◆ Problem requirements
What is the number of lines in the data holding the word "names"? Give that number by itself.
[start]
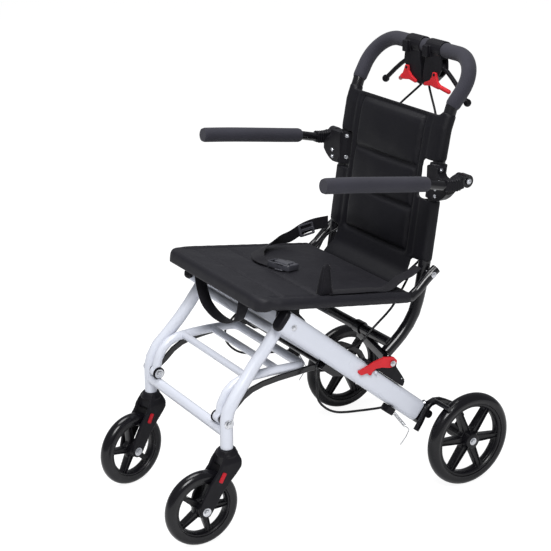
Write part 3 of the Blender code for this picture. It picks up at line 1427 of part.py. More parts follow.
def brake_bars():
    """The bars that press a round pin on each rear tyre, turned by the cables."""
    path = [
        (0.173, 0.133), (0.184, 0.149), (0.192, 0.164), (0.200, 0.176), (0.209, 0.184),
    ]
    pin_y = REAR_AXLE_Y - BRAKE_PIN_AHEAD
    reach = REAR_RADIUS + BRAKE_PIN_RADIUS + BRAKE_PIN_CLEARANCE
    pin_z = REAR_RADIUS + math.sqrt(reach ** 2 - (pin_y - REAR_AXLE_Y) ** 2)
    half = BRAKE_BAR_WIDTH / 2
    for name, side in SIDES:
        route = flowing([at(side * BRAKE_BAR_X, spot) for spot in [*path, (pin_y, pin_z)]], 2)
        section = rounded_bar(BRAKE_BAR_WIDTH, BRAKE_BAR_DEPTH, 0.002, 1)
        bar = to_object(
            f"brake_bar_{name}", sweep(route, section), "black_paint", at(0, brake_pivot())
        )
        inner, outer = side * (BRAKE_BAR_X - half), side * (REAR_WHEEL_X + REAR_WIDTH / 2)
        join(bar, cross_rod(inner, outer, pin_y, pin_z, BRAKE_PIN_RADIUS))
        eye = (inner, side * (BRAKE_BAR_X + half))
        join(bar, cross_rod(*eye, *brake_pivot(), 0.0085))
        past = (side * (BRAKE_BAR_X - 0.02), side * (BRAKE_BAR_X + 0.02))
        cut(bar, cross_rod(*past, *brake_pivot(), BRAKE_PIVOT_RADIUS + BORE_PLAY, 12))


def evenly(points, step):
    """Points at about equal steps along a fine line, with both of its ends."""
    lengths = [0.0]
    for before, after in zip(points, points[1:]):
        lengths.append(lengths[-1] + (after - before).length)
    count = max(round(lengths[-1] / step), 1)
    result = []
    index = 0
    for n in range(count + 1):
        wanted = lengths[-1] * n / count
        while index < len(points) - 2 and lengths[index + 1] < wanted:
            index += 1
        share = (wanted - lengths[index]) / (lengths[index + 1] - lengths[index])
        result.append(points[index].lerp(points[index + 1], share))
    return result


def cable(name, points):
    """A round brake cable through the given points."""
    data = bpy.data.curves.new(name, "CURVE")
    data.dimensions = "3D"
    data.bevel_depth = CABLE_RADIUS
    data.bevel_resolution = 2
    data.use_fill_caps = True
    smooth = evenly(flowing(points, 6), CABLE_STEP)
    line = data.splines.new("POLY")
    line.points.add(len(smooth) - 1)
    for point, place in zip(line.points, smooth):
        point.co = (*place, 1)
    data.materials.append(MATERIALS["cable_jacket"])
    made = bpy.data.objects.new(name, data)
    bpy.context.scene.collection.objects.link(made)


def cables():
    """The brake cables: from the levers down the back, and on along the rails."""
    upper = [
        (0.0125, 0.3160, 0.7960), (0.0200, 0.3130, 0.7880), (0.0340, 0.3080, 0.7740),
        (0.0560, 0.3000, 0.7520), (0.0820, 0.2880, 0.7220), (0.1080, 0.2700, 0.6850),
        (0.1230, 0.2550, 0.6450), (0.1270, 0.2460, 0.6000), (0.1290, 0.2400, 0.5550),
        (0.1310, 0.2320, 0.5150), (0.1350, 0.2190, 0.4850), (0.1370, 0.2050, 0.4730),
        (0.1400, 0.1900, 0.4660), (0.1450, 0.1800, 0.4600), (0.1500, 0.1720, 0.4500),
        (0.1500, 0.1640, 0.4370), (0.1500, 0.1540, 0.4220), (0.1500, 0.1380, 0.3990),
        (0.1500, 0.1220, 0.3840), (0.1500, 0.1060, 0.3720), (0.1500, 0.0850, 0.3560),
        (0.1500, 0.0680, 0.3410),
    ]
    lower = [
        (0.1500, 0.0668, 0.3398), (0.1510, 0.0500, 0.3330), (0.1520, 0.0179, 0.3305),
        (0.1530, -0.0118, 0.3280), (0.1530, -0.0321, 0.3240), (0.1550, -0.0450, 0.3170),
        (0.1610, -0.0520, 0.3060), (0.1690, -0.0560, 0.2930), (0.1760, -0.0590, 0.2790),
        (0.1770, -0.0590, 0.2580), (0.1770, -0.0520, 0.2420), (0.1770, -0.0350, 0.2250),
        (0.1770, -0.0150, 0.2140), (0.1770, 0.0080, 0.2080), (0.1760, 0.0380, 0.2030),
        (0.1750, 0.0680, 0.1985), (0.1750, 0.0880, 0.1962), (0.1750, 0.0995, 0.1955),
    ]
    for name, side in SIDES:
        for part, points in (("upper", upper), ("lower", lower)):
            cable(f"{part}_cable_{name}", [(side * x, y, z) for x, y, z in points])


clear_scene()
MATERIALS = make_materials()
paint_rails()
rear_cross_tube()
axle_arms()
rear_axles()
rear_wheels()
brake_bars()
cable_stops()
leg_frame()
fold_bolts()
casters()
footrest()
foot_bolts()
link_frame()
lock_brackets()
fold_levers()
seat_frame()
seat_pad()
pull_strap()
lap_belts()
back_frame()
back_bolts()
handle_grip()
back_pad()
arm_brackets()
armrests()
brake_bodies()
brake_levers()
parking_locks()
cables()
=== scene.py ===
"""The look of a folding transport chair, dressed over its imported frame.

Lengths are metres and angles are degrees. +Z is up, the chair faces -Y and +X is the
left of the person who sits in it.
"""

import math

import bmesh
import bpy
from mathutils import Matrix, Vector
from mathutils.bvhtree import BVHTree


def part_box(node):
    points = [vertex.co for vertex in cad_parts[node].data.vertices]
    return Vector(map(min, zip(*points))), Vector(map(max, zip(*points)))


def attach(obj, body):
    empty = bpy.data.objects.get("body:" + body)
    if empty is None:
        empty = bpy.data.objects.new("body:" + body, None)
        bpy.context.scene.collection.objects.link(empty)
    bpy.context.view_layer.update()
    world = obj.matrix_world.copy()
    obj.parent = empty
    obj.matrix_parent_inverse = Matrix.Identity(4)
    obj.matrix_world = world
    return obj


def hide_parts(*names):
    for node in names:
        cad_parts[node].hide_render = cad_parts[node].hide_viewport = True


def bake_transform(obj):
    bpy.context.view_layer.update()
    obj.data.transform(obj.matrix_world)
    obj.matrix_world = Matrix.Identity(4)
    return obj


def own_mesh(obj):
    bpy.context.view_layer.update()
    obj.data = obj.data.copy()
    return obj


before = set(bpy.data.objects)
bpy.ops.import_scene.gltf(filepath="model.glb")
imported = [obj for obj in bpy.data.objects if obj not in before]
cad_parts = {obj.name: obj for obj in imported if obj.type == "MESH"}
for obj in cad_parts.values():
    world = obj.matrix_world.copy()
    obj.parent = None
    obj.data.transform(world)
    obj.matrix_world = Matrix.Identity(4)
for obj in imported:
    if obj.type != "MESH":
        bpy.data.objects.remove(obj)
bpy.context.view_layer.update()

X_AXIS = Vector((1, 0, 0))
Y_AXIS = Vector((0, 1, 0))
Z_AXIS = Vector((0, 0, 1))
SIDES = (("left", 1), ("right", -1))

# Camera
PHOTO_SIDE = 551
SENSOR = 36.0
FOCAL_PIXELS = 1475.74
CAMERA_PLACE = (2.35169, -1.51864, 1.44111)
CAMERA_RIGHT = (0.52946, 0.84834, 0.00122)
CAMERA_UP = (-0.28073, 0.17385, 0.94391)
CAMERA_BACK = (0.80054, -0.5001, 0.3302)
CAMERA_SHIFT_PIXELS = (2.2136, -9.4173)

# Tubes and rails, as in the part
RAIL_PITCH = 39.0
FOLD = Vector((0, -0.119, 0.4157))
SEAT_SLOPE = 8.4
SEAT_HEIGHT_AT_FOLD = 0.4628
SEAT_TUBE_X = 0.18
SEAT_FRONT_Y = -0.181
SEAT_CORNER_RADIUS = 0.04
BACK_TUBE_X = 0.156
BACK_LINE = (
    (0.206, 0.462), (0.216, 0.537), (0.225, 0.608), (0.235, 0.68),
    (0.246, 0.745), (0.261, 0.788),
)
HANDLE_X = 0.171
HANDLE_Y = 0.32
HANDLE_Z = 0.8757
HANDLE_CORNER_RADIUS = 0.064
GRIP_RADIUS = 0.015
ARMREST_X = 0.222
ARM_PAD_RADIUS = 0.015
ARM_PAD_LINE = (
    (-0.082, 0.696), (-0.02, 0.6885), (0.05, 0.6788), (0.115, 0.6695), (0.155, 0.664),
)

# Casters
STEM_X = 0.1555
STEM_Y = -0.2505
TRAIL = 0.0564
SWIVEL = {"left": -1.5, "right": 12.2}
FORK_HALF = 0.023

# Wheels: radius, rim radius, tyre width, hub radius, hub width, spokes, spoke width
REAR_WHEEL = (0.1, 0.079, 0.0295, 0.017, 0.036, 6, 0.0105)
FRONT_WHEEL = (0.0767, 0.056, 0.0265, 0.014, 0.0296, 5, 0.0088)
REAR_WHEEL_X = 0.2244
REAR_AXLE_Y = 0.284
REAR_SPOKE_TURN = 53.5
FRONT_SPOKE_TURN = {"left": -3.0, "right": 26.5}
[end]
◆ Task response
2